• **GIVEN PROBLEM**
Repeat the whole listing exactly.

--- Begin GIVEN DATA ---

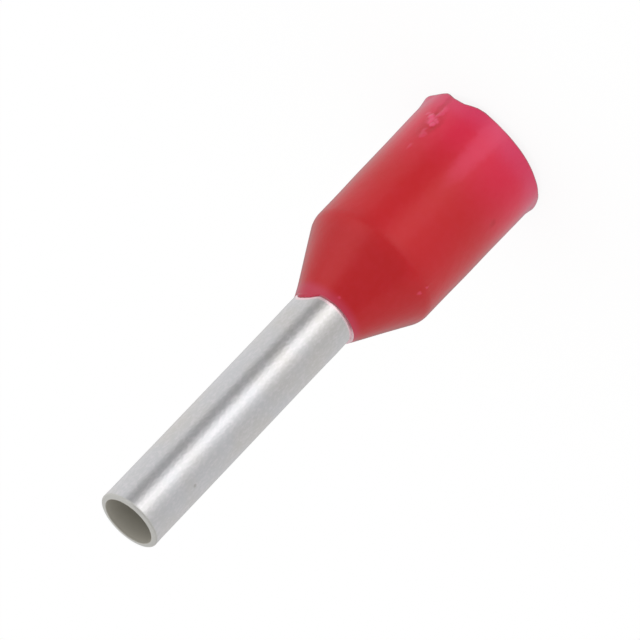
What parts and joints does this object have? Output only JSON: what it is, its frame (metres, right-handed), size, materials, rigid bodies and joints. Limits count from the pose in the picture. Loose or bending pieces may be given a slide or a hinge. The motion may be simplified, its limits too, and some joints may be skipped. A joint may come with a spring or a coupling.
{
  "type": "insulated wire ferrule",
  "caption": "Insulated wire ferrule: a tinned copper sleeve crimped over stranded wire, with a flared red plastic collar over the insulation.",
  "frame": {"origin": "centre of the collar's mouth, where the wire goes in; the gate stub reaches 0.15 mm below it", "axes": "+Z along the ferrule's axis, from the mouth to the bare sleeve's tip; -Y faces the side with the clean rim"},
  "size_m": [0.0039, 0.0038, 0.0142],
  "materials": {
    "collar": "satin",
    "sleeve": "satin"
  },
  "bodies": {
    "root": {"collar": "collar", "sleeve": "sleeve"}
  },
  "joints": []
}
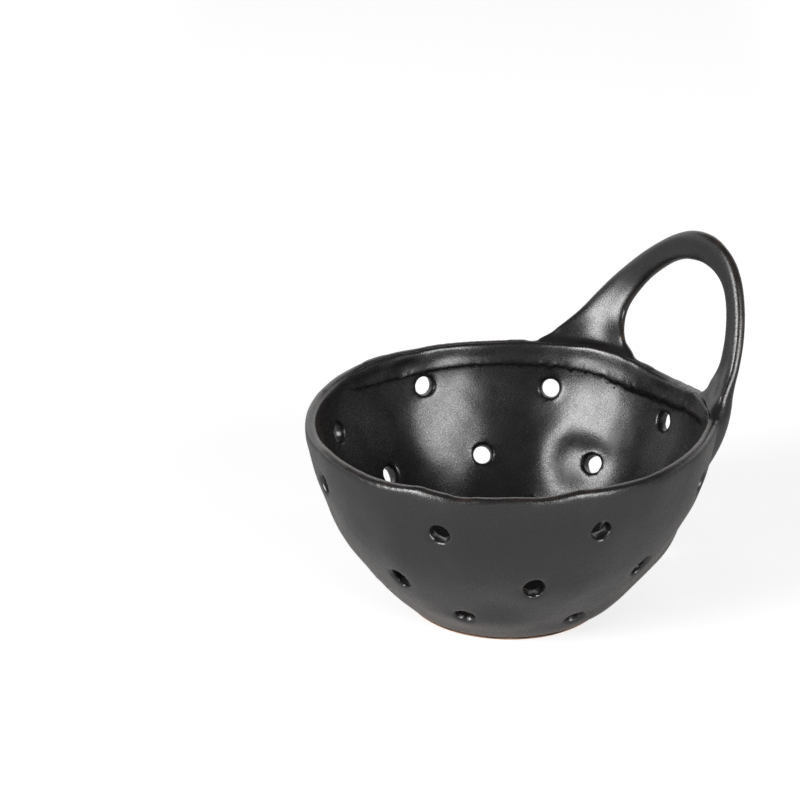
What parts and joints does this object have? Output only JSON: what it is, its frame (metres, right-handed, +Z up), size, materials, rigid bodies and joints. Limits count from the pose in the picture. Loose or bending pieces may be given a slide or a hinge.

--- End GIVEN DATA ---

• **SOLUTION FOR THIS TASK**
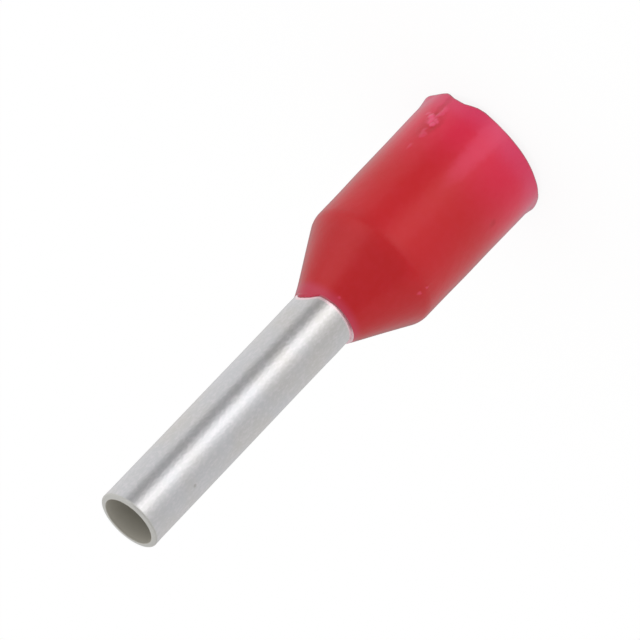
What parts and joints does this object have? Output only JSON: what it is, its frame (metres, right-handed), size, materials, rigid bodies and joints. Limits count from the pose in the picture. Loose or bending pieces may be given a slide or a hinge. The motion may be simplified, its limits too, and some joints may be skipped. A joint may come with a spring or a coupling.
{
  "type": "insulated wire ferrule",
  "caption": "Insulated wire ferrule: a tinned copper sleeve crimped over stranded wire, with a flared red plastic collar over the insulation.",
  "frame": {"origin": "centre of the collar's mouth, where the wire goes in; the gate stub reaches 0.15 mm below it", "axes": "+Z along the ferrule's axis, from the mouth to the bare sleeve's tip; -Y faces the side with the clean rim"},
  "size_m": [0.0039, 0.0038, 0.0142],
  "materials": {
    "collar": "satin",
    "sleeve": "satin"
  },
  "bodies": {
    "root": {"collar": "collar", "sleeve": "sleeve"}
  },
  "joints": []
}
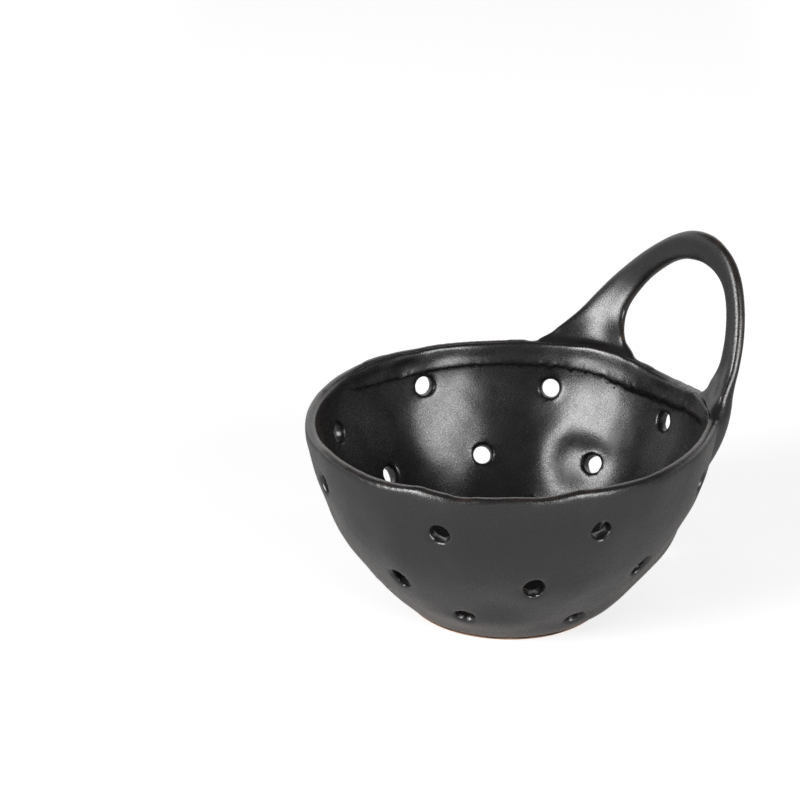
What parts and joints does this object have? Output only JSON: what it is, its frame (metres, right-handed, +Z up), size, materials, rigid bodies and joints. Limits count from the pose in the picture. Loose or bending pieces may be given a slide or a hinge.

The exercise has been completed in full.